- _Work required_: Please copy the lines below exactly, from the first one through the line showing "bpy.context.scene.collection.objects.link(frame)".

********************

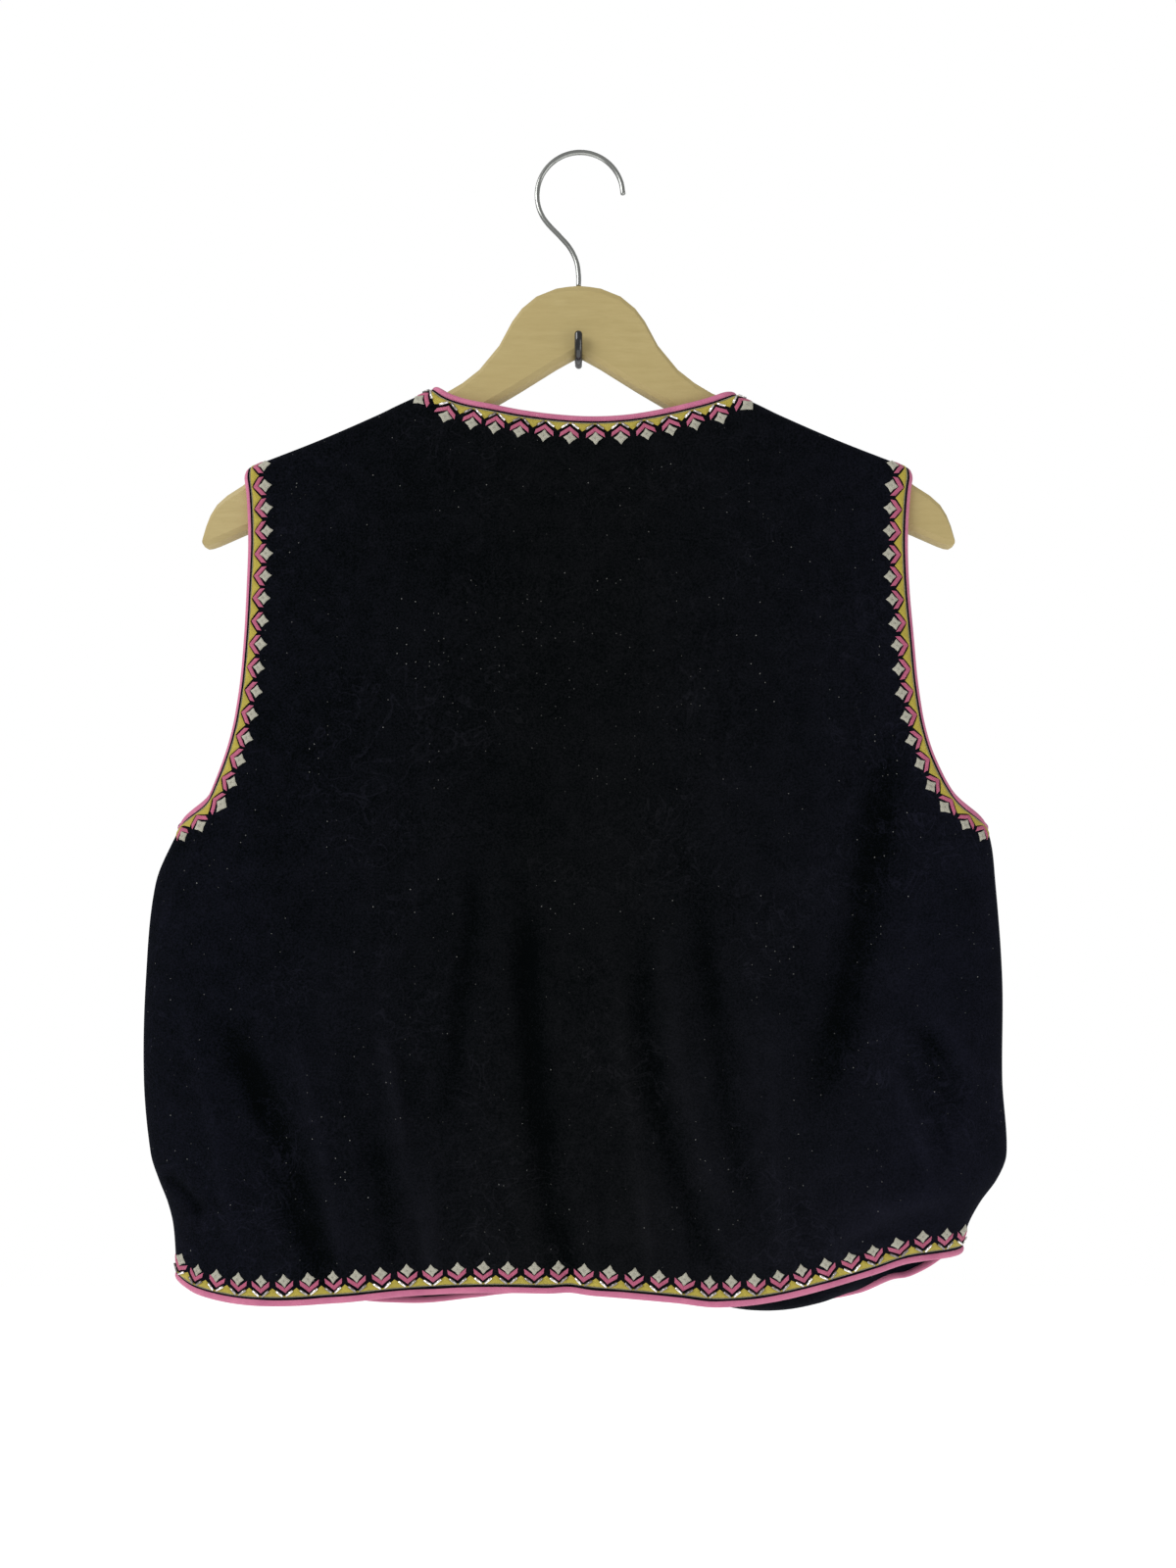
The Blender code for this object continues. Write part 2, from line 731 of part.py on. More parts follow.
def plate_rings():
    rings = []
    for back, radius in (
        (0.0, PLATE_RADIUS),
        (PLATE_THICK - PLATE_ROUND, PLATE_RADIUS),
        (PLATE_THICK, PLATE_RADIUS - PLATE_ROUND),
    ):
        rings.append(round_ring(Vector((0, -back, 0)), Vector((1, 0, 0)), Vector((0, 0, 1)), radius, PLATE_SIDES))
    return rings


def main():
    for old in list(bpy.data.objects):
        bpy.data.objects.remove(old, do_unlink=True)
    frame = bpy.data.objects.new("vest_frame", None)
    bpy.context.scene.collection.objects.link(frame)

    back = back_panel()
    left = front_panel(-1)
    right = front_panel(1)
    make("back", VELVET, wall, back)
    make("front_left", VELVET, wall, left)
    make("front_right", VELVET, wall, right)

    neck = back[-1][SHOULDER_CELLS:-SHOULDER_CELLS]
    neck_line = [column(right, -1), neck[::-1], column(left, -1)[::-1]]
    hem_line = [left[0][::-1], back[0], right[0]]
    for names, line in (
        (("binding_front_right", "binding_neck", "binding_front_left"), neck_line),
        (("binding_hem_left", "binding_hem_back", "binding_hem_right"), hem_line),
    ):
        for name, rings in zip(names, binding_runs(line)):
            make(name, PINK, tube, rings)

    for side, name, front in ((-1, "binding_armhole_left", left), (1, "binding_armhole_right", right)):
        back_arm = column(back, 0 if side < 0 else -1)[ARMHOLE_START:]
        front_arm = column(front, 0)[ARMHOLE_START:]
        loop = front_arm + back_arm[::-1] if side < 0 else back_arm + front_arm[::-1]
        make(name, PINK, tube, binding_runs([loop], True)[0], True)

    make("hanger_board", WOOD, tube, [board_ring(x) for x in board_stations()])
    make("hanger_hook", STEEL, tube, wire_rings(hook_path(), WIRE_THICK, WIRE_SIDES, Vector((0, 1, 0))))
    make("wall_plate", BLACK, tube, plate_rings())
    make("wall_hook", BLACK, tube, rod_rings())


main()
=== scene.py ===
# %% [markdown]
# # A velvet vest on a wooden hanger
# The scene dresses a finished solid model of a folk vest that hangs with its back to us.
# The solids give every size. The first cell loads them.

import math
import random
from collections import namedtuple

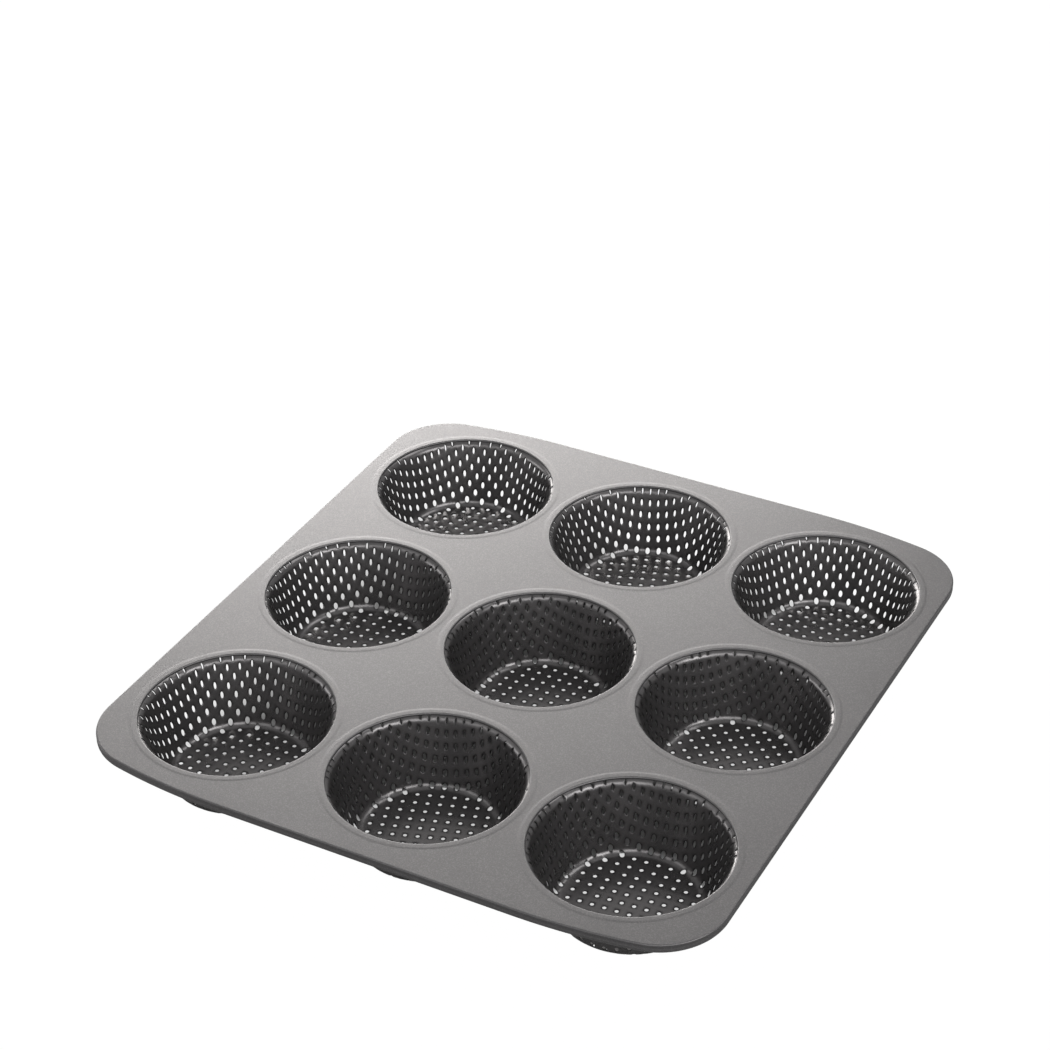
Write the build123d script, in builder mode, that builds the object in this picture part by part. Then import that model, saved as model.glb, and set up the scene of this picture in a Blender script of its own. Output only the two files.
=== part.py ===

********************

- _Task result_:
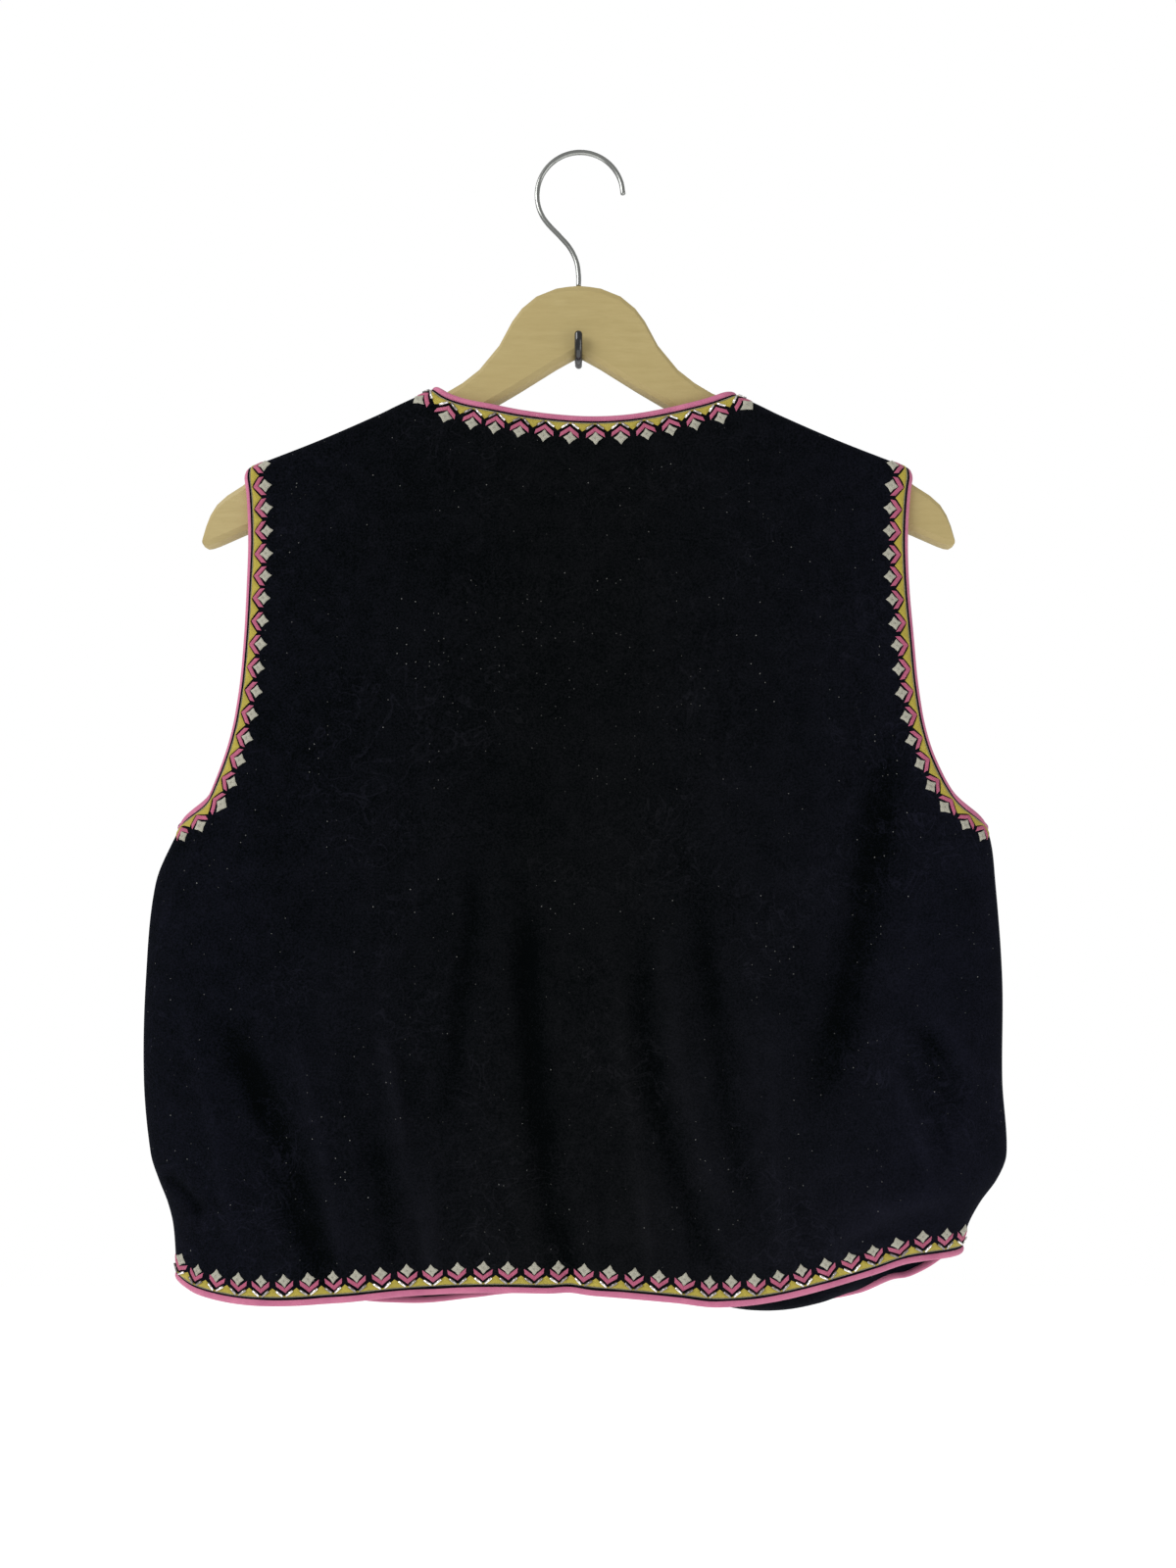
The Blender code for this object continues. Write part 2, from line 731 of part.py on. More parts follow.
def plate_rings():
    rings = []
    for back, radius in (
        (0.0, PLATE_RADIUS),
        (PLATE_THICK - PLATE_ROUND, PLATE_RADIUS),
        (PLATE_THICK, PLATE_RADIUS - PLATE_ROUND),
    ):
        rings.append(round_ring(Vector((0, -back, 0)), Vector((1, 0, 0)), Vector((0, 0, 1)), radius, PLATE_SIDES))
    return rings


def main():
    for old in list(bpy.data.objects):
        bpy.data.objects.remove(old, do_unlink=True)
    frame = bpy.data.objects.new("vest_frame", None)
    bpy.context.scene.collection.objects.link(frame)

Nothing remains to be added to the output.